Recruitment marketing vs recruiting
Traditional recruiting focuses on filling an open role: posting a job, screening applications, interviewing, and hiring. Recruitment marketing focuses on everything that happens before the application — creating awareness of the employer brand, building relationships with potential candidates, and ensuring that when a role opens, there is already a pool of engaged, interested talent to draw from.
The distinction matters because the most competitive hiring markets are won before the job is posted. Organisations that invest in recruitment marketing consistently attract higher-quality applicants and fill roles faster because candidates already know who they are and what it is like to work there.

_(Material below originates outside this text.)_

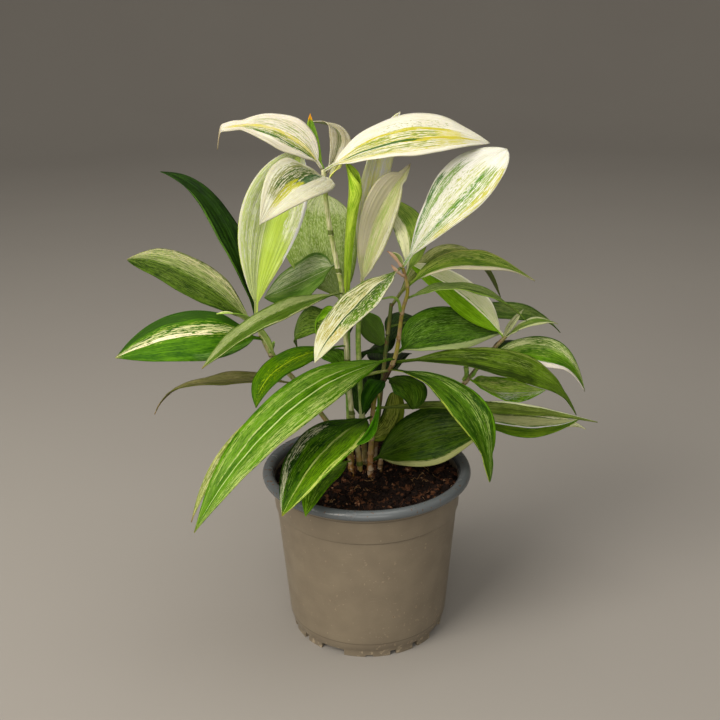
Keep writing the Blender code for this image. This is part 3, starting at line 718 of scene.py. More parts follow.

Key recruitment marketing strategies
Employer branding defines how an organisation is perceived as an employer. This includes the employee value proposition (EVP), career page content, employee testimonials, and the overall candidate experience. A strong employer brand reduces cost-per-hire and increases offer acceptance rates because candidates have already formed a positive impression.
Content marketing for recruitment includes blog posts about company culture, behind-the-scenes videos, employee spotlight features, and thought leadership articles. Social media presence on platforms like LinkedIn, Instagram, and increasingly TikTok allows organisations to reach passive candidates where they already spend time.
Career site optimisation ensures that the organisation's jobs page is easy to find (via SEO), easy to navigate, mobile-friendly, and provides enough information for candidates to self-select. Job postings themselves are a form of marketing — clear, honest descriptions that focus on impact rather than requirements lists tend to attract more diverse and qualified applicants.
Recruitment marketing for agencies
Recruitment agencies operate a dual marketing challenge: they need to attract both clients (employers) and candidates. On the candidate side, agencies that publish useful career content, maintain an active social presence, and offer a professional application experience build stronger talent pools than those relying solely on job board postings.
On the client side, agencies that demonstrate market expertise through content — salary surveys, hiring trend reports, and sector-specific insights — position themselves as trusted advisors rather than transactional suppliers. This content marketing approach supports business development by attracting inbound client enquiries from employers who have already seen evidence of the agency's expertise.